Lines containing the word "this" need to be counted. Please reply with how many there are, and nothing else.
-- Begin SUPPLIED INFORMATION --
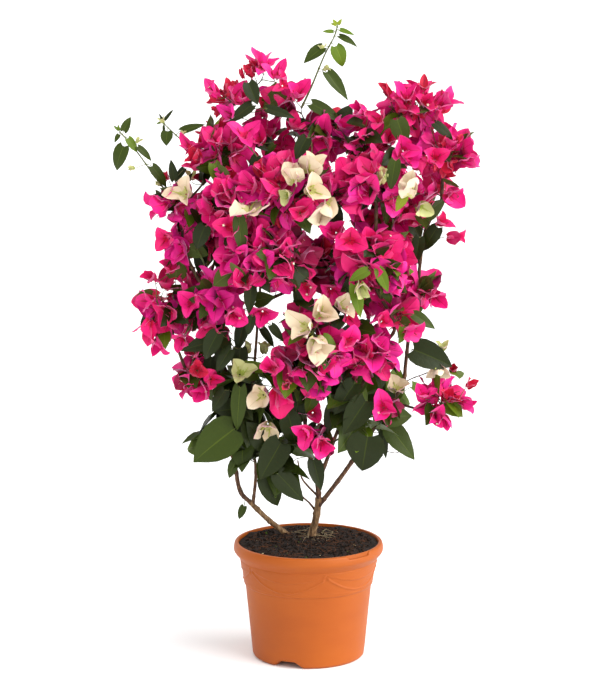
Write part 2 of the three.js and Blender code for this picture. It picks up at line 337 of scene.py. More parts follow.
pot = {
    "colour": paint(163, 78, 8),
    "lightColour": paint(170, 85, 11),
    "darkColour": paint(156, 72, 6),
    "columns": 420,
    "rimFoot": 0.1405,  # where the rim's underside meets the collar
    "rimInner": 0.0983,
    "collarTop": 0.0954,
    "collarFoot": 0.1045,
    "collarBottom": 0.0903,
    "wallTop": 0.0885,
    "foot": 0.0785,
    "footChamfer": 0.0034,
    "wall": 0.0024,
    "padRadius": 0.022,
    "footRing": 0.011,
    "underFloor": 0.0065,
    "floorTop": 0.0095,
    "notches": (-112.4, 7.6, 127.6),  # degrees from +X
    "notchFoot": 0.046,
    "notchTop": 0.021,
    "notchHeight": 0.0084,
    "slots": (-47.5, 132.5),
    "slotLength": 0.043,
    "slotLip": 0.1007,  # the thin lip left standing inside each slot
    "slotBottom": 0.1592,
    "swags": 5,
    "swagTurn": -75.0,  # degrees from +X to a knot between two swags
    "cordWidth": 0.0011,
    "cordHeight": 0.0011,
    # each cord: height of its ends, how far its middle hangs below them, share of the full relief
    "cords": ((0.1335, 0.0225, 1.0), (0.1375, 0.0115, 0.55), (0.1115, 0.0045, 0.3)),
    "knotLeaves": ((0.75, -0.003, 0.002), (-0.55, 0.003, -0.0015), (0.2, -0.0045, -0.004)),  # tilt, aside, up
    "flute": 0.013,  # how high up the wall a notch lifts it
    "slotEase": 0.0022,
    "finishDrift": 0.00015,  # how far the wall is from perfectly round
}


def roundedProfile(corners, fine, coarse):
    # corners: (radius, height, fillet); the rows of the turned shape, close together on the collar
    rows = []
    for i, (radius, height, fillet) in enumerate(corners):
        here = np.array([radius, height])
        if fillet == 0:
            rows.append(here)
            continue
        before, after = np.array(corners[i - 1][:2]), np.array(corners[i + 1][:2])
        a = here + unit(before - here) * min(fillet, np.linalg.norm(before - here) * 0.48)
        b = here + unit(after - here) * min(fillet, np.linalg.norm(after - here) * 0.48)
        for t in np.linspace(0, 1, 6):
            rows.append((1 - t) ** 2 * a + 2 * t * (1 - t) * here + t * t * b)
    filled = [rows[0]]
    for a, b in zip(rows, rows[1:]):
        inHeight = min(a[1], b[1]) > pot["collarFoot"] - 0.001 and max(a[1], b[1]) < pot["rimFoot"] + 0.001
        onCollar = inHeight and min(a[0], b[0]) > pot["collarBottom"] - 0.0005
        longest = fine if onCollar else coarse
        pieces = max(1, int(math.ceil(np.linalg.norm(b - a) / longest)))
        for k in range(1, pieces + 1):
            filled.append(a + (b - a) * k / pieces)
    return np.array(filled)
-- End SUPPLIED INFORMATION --
-- Begin SUPPLIED INFORMATION --
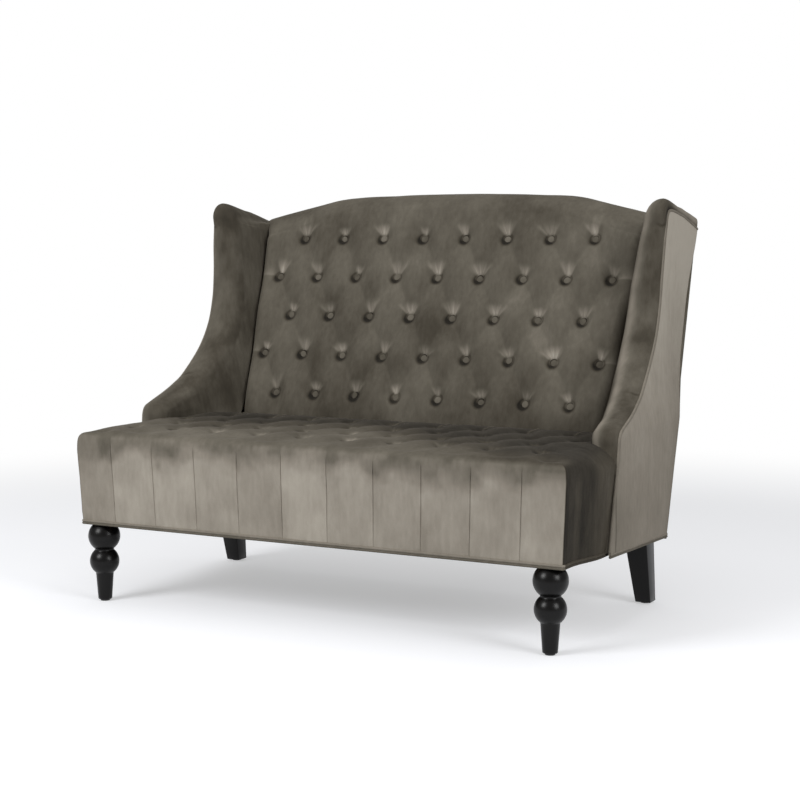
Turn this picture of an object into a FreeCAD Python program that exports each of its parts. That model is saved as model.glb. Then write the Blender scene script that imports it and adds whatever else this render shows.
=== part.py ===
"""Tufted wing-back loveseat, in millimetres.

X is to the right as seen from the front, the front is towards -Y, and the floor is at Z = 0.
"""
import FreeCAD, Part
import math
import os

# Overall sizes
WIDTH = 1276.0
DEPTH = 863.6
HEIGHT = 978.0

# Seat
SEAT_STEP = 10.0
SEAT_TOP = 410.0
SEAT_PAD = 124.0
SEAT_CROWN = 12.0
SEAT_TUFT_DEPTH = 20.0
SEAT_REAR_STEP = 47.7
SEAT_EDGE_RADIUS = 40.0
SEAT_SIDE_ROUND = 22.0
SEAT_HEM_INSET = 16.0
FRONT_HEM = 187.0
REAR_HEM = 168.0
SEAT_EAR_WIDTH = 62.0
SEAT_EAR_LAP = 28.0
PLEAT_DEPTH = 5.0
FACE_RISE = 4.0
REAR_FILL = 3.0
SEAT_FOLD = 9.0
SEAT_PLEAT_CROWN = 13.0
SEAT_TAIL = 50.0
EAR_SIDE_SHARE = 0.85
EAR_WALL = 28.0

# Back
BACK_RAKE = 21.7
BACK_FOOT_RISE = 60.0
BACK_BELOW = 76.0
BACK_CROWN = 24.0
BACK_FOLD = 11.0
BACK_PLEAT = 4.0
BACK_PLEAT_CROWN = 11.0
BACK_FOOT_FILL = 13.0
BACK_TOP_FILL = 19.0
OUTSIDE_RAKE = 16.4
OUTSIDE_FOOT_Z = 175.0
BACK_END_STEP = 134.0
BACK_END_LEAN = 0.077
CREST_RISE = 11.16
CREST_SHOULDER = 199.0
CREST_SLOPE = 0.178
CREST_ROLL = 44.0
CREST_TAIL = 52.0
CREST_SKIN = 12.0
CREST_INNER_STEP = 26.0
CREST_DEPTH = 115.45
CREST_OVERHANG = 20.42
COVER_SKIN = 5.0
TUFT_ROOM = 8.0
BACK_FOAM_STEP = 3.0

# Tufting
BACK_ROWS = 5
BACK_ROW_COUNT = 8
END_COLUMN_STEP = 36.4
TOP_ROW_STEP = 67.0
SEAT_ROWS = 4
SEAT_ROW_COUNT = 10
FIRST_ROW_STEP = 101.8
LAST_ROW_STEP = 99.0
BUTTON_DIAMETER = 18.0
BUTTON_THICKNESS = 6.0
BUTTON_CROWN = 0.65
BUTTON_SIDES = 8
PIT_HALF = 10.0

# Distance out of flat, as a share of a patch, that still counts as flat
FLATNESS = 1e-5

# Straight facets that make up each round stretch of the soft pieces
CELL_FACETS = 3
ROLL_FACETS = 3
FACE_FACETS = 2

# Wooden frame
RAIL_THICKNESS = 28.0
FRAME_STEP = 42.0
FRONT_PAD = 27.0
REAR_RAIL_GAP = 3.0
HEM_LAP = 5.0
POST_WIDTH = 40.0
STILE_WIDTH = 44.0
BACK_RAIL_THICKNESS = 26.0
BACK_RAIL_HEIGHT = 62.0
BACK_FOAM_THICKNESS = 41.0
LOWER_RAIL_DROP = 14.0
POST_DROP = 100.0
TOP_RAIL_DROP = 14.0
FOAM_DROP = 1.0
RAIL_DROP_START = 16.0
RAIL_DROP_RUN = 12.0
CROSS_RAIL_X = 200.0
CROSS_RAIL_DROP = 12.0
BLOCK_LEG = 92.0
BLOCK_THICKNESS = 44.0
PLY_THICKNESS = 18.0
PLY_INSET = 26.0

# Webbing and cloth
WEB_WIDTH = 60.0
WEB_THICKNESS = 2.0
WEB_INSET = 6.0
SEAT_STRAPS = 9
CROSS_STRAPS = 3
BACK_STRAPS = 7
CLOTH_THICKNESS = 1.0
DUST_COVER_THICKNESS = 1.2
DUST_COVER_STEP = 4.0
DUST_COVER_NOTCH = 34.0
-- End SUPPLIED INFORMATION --
### ANSWER:
2